O amor não é algo que possamos produzir, provocar ou instituir. Acontece para além de nós, antes de nós, sem nosso concurso e mesmo apesar de nós. E tudo transforma: nossa maneira de ver o mundo, de perceber as coisas e as pessoas, de conhecer.
Maria Clara L. Bingemer
Com a proximidade do Dia dos Namorados, é irresistível a
tentação de falar sobre o amor. Tema tão eterno quanto desgastado; tão
desafiante quanto banalizado; tão indispensável quanto tantas vezes sentido
como supérfluo.
No entanto, o amor, mais que qualquer outra palavra ou
conceito, sempre está de volta. E o que
o faz tão fascinante e capaz de atrair nossa atenção é o fato de que sempre nos
escapa. Não conseguimos circunscrevê-lo
nem tampouco esgotá-lo, cerceá-lo em uma definição qualquer. E isso porque o
amor é maior do que nós.
A tal ponto isto é verdade que, quando ama, o “eu”, ao querer
estar consigo, tem que estar onde o outro bem amado está. Está totalmente descentrado. E neste momento não são apenas seus sentidos,
ou sua razão que o ajudam. O “eu” se
sente totalmente desamparado, justamente porque percebe que nem os sentidos nem
a razão o ajudam.
Pensar ou sentir sensorialmente não o ajudam mais nem lhe
dão segurança sobre si mesmo. Ao invés,
para sentir-se vivo, humano, pleno, o “eu” necessita não exercitar sua
capacidade de pensar, mas sentir-se pensado por outro. E também querido, amado por outro. A partir do momento em que experimenta essa
alteridade que o constitui como pessoa, percebe-se total e radicalmente
modificado em sua percepção do mundo inteiro, de si mesmo e da vida em geral.

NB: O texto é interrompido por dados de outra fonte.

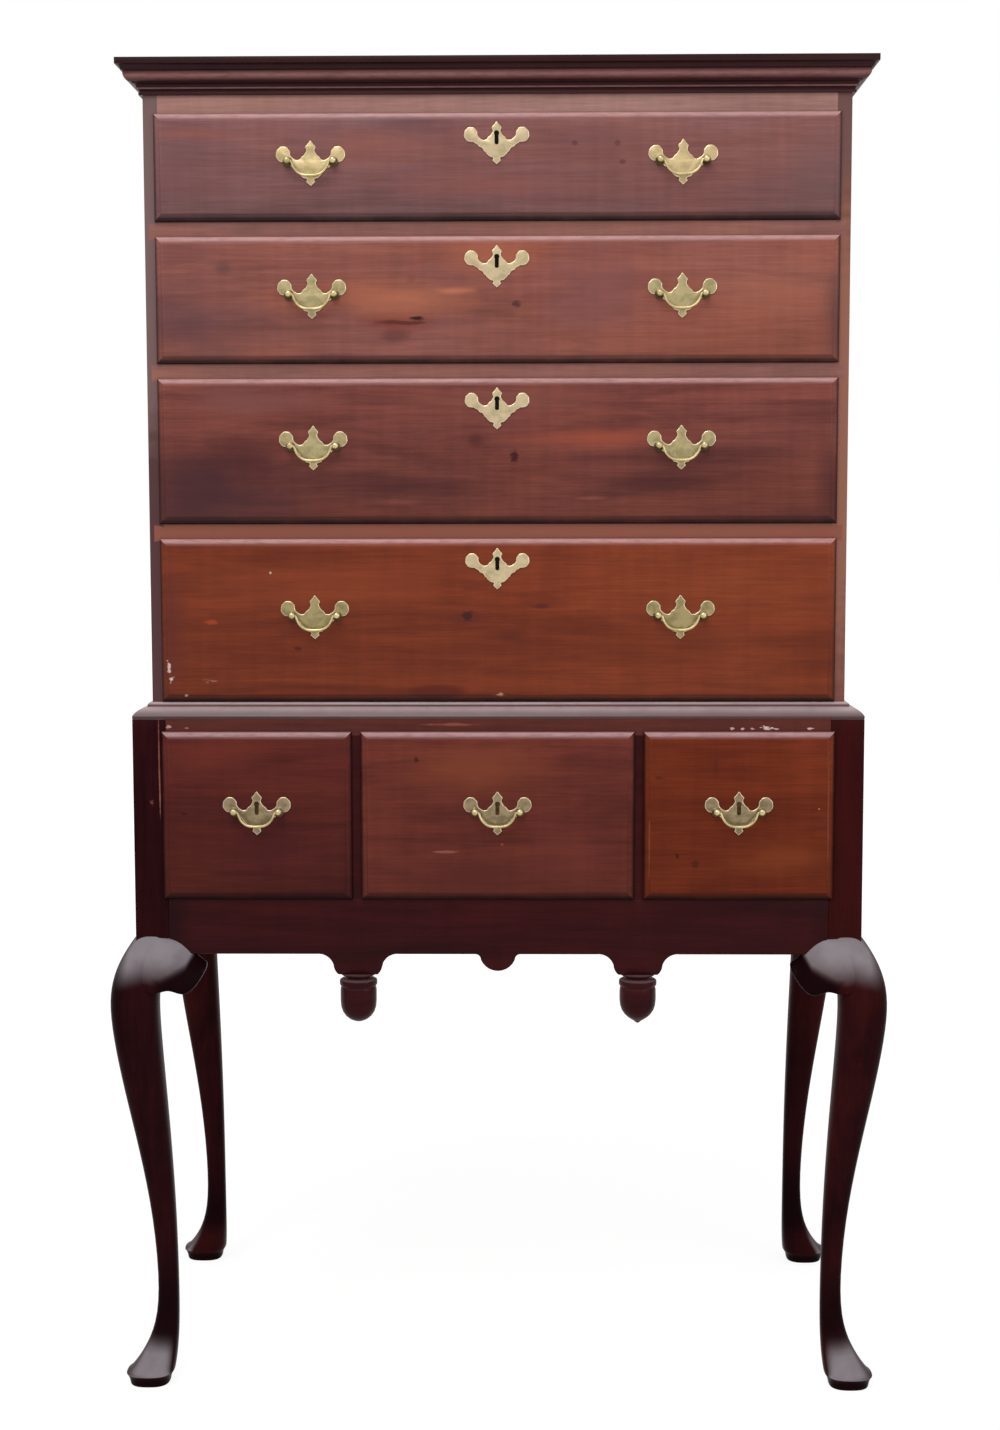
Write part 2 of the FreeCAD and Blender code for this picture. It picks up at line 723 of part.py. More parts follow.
# ---------------------------------------------------------------- drawers
class Drawer:
    """One drawer: its opening, the face of the case, and the places of its brasses."""

    def __init__(self, name, left, right, floor, opening_height, face, pulls, locked):
        self.name = name
        self.left = left
        self.right = right
        self.floor = floor
        self.ceiling = floor + opening_height
        self.face = face
        self.pulls = pulls
        self.locked = locked
        self.low = floor + seat_gap
        self.top = self.ceiling + lip_cover
        self.lip_face = face - seat_gap - lip_thickness
        self.body_rear = face + front_body
        self.rear = (upper_rear if locked else back - board) - drawer_end_gap
        self.side_top = self.ceiling - side_drop
        self.groove = self.low + groove_lift
        self.middle_x = (left + right) / 2
        self.pull_z = (self.low + self.top) / 2 + pull_rise
        self.lock_top = self.ceiling - top_gap

    def front_board(self):
        x0 = self.left - lip_cover
        x1 = self.right + lip_cover
        lip = box(x0, x1, self.lip_face + lip_step, self.face - seat_gap, self.low, self.top)
        lip = lip.makeFillet(lip_round, edges_at(lip, self.lip_face + lip_step))
        field = box(x0 + lip_border, x1 - lip_border, self.lip_face, self.face - seat_gap,
                    self.low + lip_border, self.top - lip_border)
        body = box(self.left + side_gap, self.right - side_gap, self.face - seat_gap, self.body_rear,
                   self.low, self.ceiling - top_gap)
        cutters = self.front_tails() + [self.front_groove()]
        for x in self.pulls:
            cutters += [shank_blank(place, self.pull_z, self.lip_face - 1, self.body_rear + 1, post_clearance)
                        for place in post_places(x)]
        if self.locked:
            cutters += [self.lock_pocket(), self.key_slot(self.lip_face - 1, self.body_rear)]
        return without(joined([lip, field, body]), cutters)

    def key_slot(self, y0, y1):
        """Way for the key behind the keyhole."""
        middle = self.top - escutcheon_drop + keyhole_rise
        return box(-keyhole_radius, keyhole_radius, y0, y1, middle - keyhole_height / 2, middle + keyhole_height / 2)

    def front_tails(self):
        """Half-blind tails of both sides."""
        low = self.groove + bottom_edge
        push = Vector(drawer_side, 0, 0)
        x = self.left + side_gap
        row = tails(low, self.side_top, front_lap, tail_pitch,
                    lambda along, out: Vector(x, self.body_rear - out, along), push)
        shift = self.right - self.left - 2 * side_gap - drawer_side
        return row + [shape.translated(Vector(shift, 0, 0)) for shape in row]

    def rear_tails(self):
        """Through tails of both sides, in the back."""
        low = self.groove + bottom_edge
        push = Vector(drawer_side, 0, 0)
        x = self.left + side_gap
        row = tails(low, self.side_top - back_drop, drawer_back, tail_pitch,
                    lambda along, out: Vector(x, self.rear - drawer_back + out, along), push)
        shift = self.right - self.left - 2 * side_gap - drawer_side
        return row + [shape.translated(Vector(shift, 0, 0)) for shape in row]

    def front_groove(self):
        reach = side_gap + drawer_side - groove_depth
        return box(self.left + reach, self.right - reach, self.body_rear - groove_depth, self.body_rear + 1,
                   self.groove, self.groove + bottom_edge)

    def sides(self):
        x = self.left + side_gap
        plain = box(x, x + drawer_side, self.body_rear, self.rear - drawer_back, self.low, self.side_top)
        heel = box(x, x + drawer_side, self.rear - drawer_back, self.rear, self.low, self.groove + bottom_edge)
        half = len(self.front_tails()) // 2
        side = joined([plain, heel] + self.front_tails()[:half] + self.rear_tails()[:len(self.rear_tails()) // 2])
        groove = box(x + drawer_side - groove_depth, x + drawer_side + 1, self.body_rear, self.rear + 1,
                     self.groove, self.groove + bottom_edge)
        left_side = side.cut(groove)
        middle = Vector(self.middle_x, 0, 0)
        return [left_side, left_side.mirror(middle, Vector(1, 0, 0))]

    def back_board(self):
        plain = box(self.left + side_gap, self.right - side_gap, self.rear - drawer_back, self.rear,
                    self.groove + bottom_edge, self.side_top - back_drop)
        return without(plain, self.rear_tails())

    def bottom(self):
        """Bottom board, bevelled on its underside to fit the grooves."""
        reach = side_gap + drawer_side - groove_depth + bottom_play
        x0 = self.left + reach
        x1 = self.right - reach
        y0 = self.body_rear - groove_depth + bottom_play
        slab = box(x0, x1, y0, self.rear, self.groove, self.groove + bottom_edge)
        inner = groove_depth
        wide = [(x0 + inner, y0 + inner), (x1 - inner, y0 + inner), (x1 - inner, self.rear), (x0 + inner, self.rear)]
        cut = inner + bottom_bevel
        narrow = [(x0 + cut, y0 + cut), (x1 - cut, y0 + cut), (x1 - cut, self.rear), (x0 + cut, self.rear)]
        belly = Part.makeLoft([outline(wide, flat(self.groove)),
                               outline(narrow, flat(self.groove - bottom_belly))], True, True)
        return joined([slab, belly])

    def box_boards(self):
        return self.sides() + [self.back_board(), self.bottom()]

    def lock_pocket(self):
        half = lock_width / 2
        return box(-half, half, self.body_rear - lock_thickness, self.body_rear + 1,
                   self.lock_top - lock_height, self.ceiling)

    def lock_case(self):
        """Lock let into the back of the front, with a chamber for its bolt."""
        half = lock_width / 2
        case = box(-half, half, self.body_rear - lock_thickness, self.body_rear,
                   self.lock_top - lock_height, self.lock_top)
        wide = bolt_width / 2 + bolt_clearance
        deep = bolt_thickness / 2 + bolt_clearance
        chamber = box(-wide, wide, bolt_middle() - deep, bolt_middle() + deep,
                      self.lock_top - bolt_height - bolt_clearance, self.lock_top + 1)
        slot = self.key_slot(self.body_rear - lock_thickness - 1, self.body_rear - lock_thickness / 2)
        return case.cut([chamber, slot])

    def lock_bolt(self):
        middle = bolt_middle()
        return box(-bolt_width / 2, bolt_width / 2, middle - bolt_thickness / 2, middle + bolt_thickness / 2,
                   self.lock_top - bolt_height, self.lock_top)

    def brasses(self):
        pieces = []
        for x in self.pulls:
            blank = plate(x, self.pull_z, self.lip_face, not self.locked)
            holes = [shank_blank(place, self.pull_z, self.lip_face - 5, self.lip_face + 5, post_clearance)
                     for place in post_places(x)]
            pieces.append(blank.cut(holes))
            for place, inward in zip(post_places(x), (1, -1)):
                pieces.append(pull_post(place, self.pull_z, self.lip_face, self.body_rear, inward))
                pieces.append(pull_nut(place, self.pull_z, self.body_rear))
        if self.locked:
            pieces += [plate(self.middle_x, self.top - escutcheon_drop, self.lip_face, True), self.lock_case()]
        return pieces


def all_drawers():
    """Upper drawers from the top down, then the base drawers from left to right."""
    drawers = []
    for row, (floor, opening) in enumerate(zip(opening_floors(), opening_heights)):
        drawers.append(Drawer("upper_drawer_%d" % (row + 1), -upper_inside, upper_inside, floor, opening,
                              upper_front, (-pull_spacing / 2, pull_spacing / 2), True))
    edge = partition_place + partition_thickness / 2
    for name, left, right in (("left", -post_inside, -edge), ("centre", -centre_opening / 2, centre_opening / 2),
                              ("right", edge, post_inside)):
        drawers.append(Drawer("base_drawer_" + name, left, right, base_floor, base_opening_height,
                              front, ((left + right) / 2,), False))
    return drawers


# ---------------------------------------------------------------- files
def save(name, shapes):
    """Write one node; several solids go in as a group."""
    solids = [solid for shape in shapes for solid in shape.Solids]
    whole = solids[0] if len(solids) == 1 else Part.makeCompound(solids)
    whole.exportStep("parts/" + name + ".step")


def save_base():
    boards = [skirt_board(), base_top_rail(), base_side(), flip_x(base_side()), base_back_board()]
    legs = {"leg_front_left": leg(), "leg_front_right": flip_x(leg()),
            "leg_back_left": flip_y(leg()), "leg_back_right": flip_x(flip_y(leg()))}
    for name, shape in legs.items():
        save(name, [shape.cut(boards)])
    save("skirt_board", boards[:1])
    save("base_top_rail", boards[1:2])
    save("base_side_right", boards[2:3])
    save("base_side_left", boards[3:4])
    save("base_back_board", boards[4:])
    save("base_partitions", base_partitions())
    save("base_runners", base_runners())
    save("base_guides", base_guides())
    save("knee_brackets", knee_brackets())
    save("skirt_drops", skirt_drops())
    save("waist_moulding", waist_moulding())


def save_upper_case():
    side = upper_case_side()
    save("upper_side_right", [side])
    save("upper_side_left", [flip_x(side)])
    save("upper_top_board", [case_board(case_top, top_board)])
    save("upper_bottom_board", [case_board(base_top, bottom_board)])
    save("upper_back_boards", upper_back_boards())
    save("frieze_rail", [frieze_rail()])
    save("drawer_dividers", drawer_dividers())
    save("upper_runners", upper_runners())
    save("cornice", cornice())


def save_drawers():
    for drawer in all_drawers():
        save(drawer.name + "_front", [drawer.front_board()])
        save(drawer.name + "_box", drawer.box_boards())
        save(drawer.name + "_brasses", drawer.brasses())
        if drawer.locked:
            save(drawer.name + "_lock_bolt", [drawer.lock_bolt()])
        sides = ("_left", "_right") if len(drawer.pulls) > 1 else ("",)
        for x, side in zip(drawer.pulls, sides):
            save(drawer.name + "_bail" + side, [bail(x, drawer.pull_z, drawer.lip_face)])


os.makedirs("parts", exist_ok=True)
save_base()
save_upper_case()
save_drawers()
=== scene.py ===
import cmath
import json
import math
from functools import cache, partial

import bpy
from bpy.props import FloatProperty, FloatVectorProperty, PointerProperty
from bpy.types import NodeSocket, Operator, Panel, PropertyGroup
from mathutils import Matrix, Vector

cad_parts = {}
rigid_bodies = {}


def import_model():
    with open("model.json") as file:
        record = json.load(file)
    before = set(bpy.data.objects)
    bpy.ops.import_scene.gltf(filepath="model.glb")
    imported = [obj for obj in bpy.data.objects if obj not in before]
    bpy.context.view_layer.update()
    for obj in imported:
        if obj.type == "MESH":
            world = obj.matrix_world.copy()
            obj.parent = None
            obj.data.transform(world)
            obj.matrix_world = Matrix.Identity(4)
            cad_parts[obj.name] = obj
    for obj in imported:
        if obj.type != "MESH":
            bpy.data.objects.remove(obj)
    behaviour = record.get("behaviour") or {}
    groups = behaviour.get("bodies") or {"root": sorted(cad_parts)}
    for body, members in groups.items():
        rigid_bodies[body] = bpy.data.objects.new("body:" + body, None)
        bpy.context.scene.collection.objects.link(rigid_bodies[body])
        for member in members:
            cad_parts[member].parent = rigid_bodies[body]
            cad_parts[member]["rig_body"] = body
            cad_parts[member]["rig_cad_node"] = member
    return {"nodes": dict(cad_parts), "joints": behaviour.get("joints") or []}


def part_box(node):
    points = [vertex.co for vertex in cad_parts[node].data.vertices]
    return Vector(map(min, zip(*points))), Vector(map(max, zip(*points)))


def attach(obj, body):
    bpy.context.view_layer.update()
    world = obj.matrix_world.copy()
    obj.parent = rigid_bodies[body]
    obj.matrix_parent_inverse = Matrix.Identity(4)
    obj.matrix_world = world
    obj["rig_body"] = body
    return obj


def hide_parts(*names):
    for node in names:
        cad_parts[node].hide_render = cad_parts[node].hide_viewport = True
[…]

Até então autônomo (ou seja, dono de si mesmo), o “eu “passa
a ser heterônomo (ou seja, perdido a si mesmo, regido e guiado e determinado
pelo outro. É então que os parâmetros se rompem: o da igualdade, o da
simetria. A lógica da troca, dos direitos
e deveres está estilhaçada, pois o amor tem o poder de inaugurar outra lógica:
a lógica da graça e da gratuidade. É, em
suma, a lógica do dom.
É apenas quando entra nesta lógica que o ser humano
aproxima-se do ponto a partir do qual poderá ser digno deste nome. Pois, enquanto o que impera é a lógica da
troca, do mérito, dos sentidos despertos, ainda não se entrou naquilo que traz
o selo da originalidade e que faz a criatura humana imagem e semelhança do
Criador.
Pois, o que distingue o Criador senão o fato de que amou
primeiro? Quem é Deus senão Aquele que
decidiu amar sem razão e em primeiro lugar, antes de qualquer sinal do bem
amado de que responderia ou corresponderia a seu infinito amor? Deus ama aquilo
que ainda não existe. E o amor cria, faz
do nada vida, faz existir. Assim também
pelo amor o ser humano de certa forma “cria”, traz o outro à existência. A mais insignificante das criaturas é
infinitamente valiosa e única aos olhos do amante, que a faz existir como bem
amada, querida e desejada.
Entrar nesta lógica de desequilíbrio e gratuidade é uma
ousada aventura. Porém, é a única coisa
que nos faz verdadeiramente humanos.
Pois, só aí estaremos refletindo, como um espelho, o Amor infinito que
nos amou primeiro e que nos fez existir.
Porque existimos, podemos amar, desde que consintamos em entrar na
lógica inenarrável e fascinante do amor.
O namoro pode ser, portanto, poderoso e fecundo aprendizado
para o verdadeiro amor. Se souber resguardar-se da “liquefação“ viscosa que
infecta todas as relações hoje em dia, poderá ser um sadio e amplo laboratório
para o exercício do dom, da gratuidade, da entrega, do perdão, do serviço e de
todas as formas que a humanidade inventou ao longo de sua história.
Pois, o maior dom é o próprio amor. E quando este dom acontece, doador e receptor
passam a segundo plano. Só fica,
resplandecente, o próprio amor que a cada minuto se reinventa e por isso
reafirma em alto e bom som que a vida tem a última palavra.
* Maria Clara Lucchetti Bingemer, professora do Departamento
de Teologia da PUC-Rio, é autora de 'A argila e o Espírito — Ensaios sobre
ética, mística e poética' (Ed. Garamond), entre outros livros.